## DESCRIPTION OF THE TASK
For the data below, report the number of lines that contain the string "Identity" and nothing else.
-- -- --
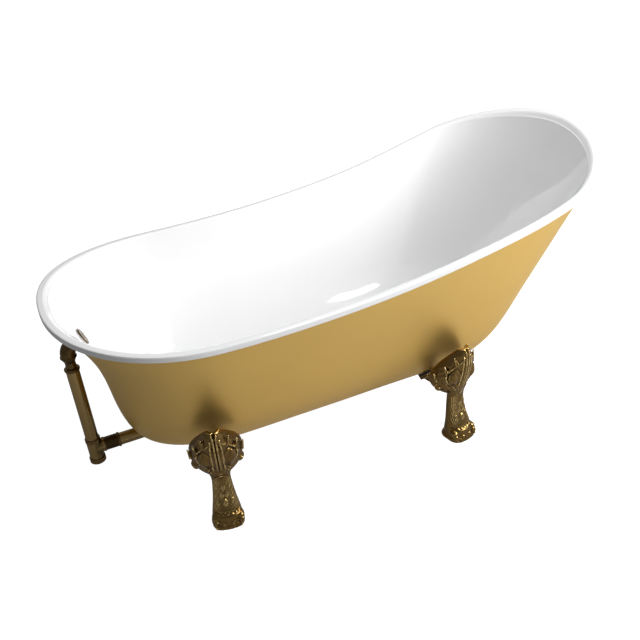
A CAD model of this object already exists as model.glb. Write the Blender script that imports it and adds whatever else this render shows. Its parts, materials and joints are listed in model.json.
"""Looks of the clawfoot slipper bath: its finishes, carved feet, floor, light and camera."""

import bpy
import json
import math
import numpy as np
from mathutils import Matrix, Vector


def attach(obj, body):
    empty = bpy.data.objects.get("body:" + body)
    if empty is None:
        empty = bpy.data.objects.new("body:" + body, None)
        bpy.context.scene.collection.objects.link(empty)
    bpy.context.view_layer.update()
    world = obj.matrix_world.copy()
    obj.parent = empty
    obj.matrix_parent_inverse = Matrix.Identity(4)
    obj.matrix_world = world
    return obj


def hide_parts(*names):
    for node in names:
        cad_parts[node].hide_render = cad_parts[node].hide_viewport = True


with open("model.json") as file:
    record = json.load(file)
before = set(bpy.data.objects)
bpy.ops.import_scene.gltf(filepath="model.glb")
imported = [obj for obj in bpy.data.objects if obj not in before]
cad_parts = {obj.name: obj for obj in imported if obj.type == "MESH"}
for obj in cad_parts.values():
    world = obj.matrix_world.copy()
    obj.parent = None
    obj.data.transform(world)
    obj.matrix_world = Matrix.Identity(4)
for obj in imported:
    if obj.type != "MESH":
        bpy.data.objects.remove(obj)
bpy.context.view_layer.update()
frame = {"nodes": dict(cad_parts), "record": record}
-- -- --
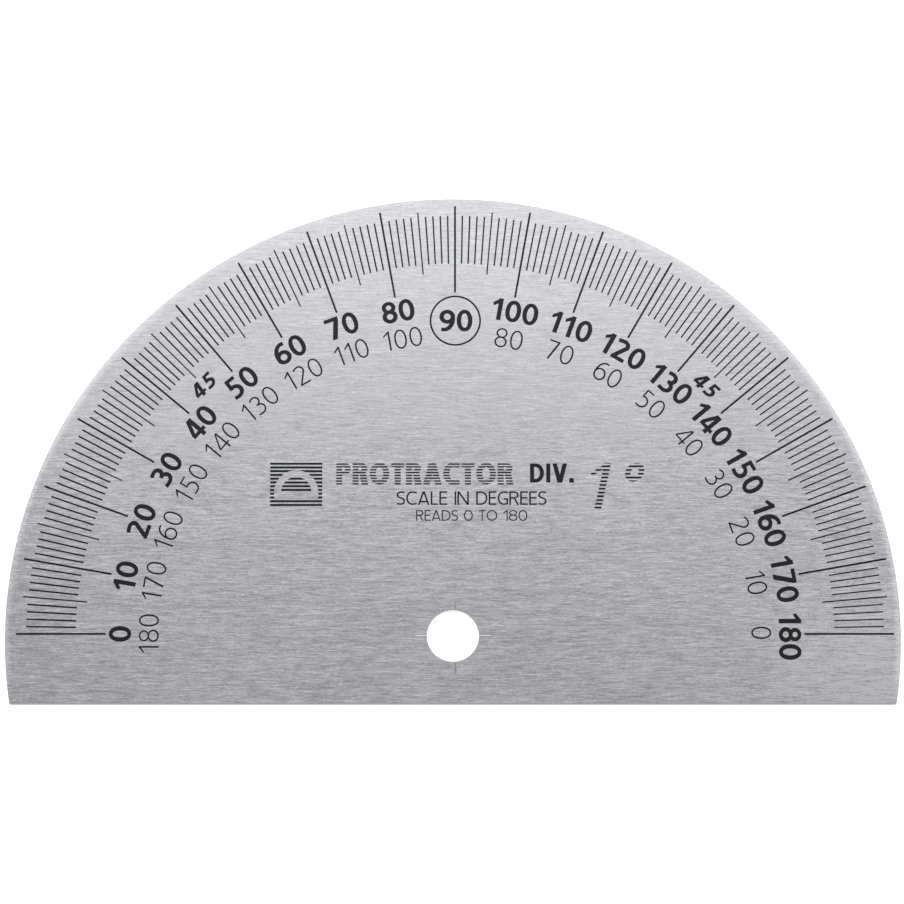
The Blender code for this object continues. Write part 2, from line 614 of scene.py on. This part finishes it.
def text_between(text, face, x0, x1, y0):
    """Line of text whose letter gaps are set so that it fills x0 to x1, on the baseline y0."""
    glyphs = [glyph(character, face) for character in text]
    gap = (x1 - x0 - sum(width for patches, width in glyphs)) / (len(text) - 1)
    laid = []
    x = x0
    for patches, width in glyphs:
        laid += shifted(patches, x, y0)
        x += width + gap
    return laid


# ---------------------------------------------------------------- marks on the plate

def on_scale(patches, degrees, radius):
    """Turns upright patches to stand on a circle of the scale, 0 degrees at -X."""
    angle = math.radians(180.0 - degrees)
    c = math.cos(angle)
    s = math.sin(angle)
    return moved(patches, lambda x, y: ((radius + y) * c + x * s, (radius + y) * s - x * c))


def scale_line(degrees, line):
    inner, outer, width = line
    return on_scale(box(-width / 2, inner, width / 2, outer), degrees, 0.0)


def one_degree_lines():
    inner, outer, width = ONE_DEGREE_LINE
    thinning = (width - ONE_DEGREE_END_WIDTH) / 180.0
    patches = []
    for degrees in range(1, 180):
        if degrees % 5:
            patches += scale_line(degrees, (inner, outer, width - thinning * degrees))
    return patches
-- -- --
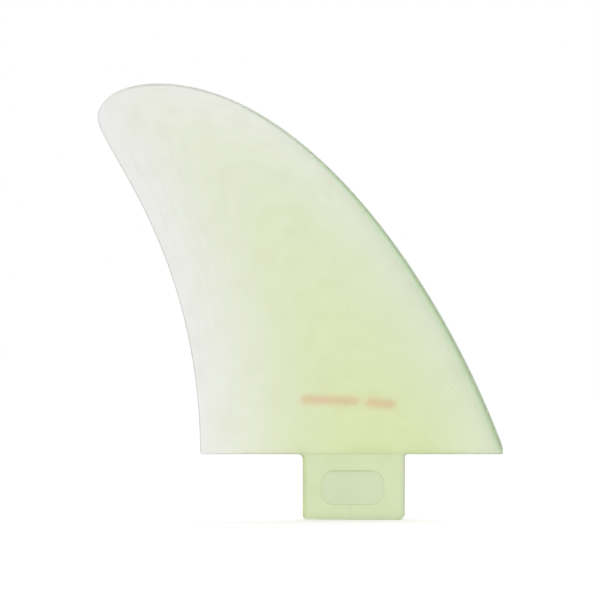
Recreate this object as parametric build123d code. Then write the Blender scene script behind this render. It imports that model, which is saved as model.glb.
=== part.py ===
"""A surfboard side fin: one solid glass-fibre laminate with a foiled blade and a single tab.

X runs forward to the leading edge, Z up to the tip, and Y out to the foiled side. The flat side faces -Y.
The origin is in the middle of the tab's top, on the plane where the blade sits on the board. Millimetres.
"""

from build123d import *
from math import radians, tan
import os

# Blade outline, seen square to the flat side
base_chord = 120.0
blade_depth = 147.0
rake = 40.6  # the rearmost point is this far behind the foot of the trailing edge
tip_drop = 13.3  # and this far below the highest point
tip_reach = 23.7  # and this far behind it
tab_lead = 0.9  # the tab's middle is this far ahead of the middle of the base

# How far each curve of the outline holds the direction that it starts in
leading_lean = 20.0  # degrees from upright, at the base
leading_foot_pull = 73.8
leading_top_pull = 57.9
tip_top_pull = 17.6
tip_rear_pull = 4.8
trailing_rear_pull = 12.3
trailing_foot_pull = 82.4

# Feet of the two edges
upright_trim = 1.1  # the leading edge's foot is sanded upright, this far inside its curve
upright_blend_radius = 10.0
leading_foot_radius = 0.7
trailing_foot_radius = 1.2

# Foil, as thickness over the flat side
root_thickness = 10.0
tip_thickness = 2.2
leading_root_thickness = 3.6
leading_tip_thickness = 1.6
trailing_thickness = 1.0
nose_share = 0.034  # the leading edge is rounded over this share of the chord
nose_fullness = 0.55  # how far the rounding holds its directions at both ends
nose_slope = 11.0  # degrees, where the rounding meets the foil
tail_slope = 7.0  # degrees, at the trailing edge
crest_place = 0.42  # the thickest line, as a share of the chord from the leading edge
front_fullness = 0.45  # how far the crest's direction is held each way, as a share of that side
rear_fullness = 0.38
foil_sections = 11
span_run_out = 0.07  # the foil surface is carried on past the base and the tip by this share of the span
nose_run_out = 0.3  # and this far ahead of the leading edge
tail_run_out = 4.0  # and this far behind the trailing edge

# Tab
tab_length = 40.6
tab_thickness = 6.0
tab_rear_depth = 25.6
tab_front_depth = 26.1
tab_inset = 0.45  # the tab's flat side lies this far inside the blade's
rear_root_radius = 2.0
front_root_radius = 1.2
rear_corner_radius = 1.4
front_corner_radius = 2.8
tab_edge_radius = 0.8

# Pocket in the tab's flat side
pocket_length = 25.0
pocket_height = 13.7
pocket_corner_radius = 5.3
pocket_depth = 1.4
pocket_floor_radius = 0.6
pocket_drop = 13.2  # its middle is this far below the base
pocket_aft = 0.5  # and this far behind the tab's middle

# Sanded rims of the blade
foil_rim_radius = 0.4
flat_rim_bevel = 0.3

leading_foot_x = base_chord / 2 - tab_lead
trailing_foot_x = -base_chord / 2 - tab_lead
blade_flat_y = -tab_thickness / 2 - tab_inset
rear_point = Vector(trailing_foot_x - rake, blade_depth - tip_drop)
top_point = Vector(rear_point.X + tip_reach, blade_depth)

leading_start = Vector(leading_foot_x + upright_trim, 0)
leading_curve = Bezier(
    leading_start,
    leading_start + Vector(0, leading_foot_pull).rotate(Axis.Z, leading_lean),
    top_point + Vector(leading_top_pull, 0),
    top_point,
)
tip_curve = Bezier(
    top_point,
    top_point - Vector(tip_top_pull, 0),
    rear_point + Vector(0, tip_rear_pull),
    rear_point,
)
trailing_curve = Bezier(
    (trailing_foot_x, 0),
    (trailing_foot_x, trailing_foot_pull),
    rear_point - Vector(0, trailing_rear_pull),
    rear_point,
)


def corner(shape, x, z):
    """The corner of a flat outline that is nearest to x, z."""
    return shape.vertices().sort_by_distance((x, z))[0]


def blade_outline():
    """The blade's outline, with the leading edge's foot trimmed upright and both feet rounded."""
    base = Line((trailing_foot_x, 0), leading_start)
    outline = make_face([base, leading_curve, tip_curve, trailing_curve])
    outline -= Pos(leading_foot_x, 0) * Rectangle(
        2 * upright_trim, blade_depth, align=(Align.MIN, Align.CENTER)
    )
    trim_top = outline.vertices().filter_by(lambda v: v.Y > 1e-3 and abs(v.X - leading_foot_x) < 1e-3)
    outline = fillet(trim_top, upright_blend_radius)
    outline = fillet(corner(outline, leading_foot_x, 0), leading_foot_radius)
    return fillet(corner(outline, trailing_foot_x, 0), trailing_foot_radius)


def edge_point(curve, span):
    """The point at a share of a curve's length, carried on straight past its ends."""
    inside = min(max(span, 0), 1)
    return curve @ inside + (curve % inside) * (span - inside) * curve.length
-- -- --
## COMPLETE RESPONSE
2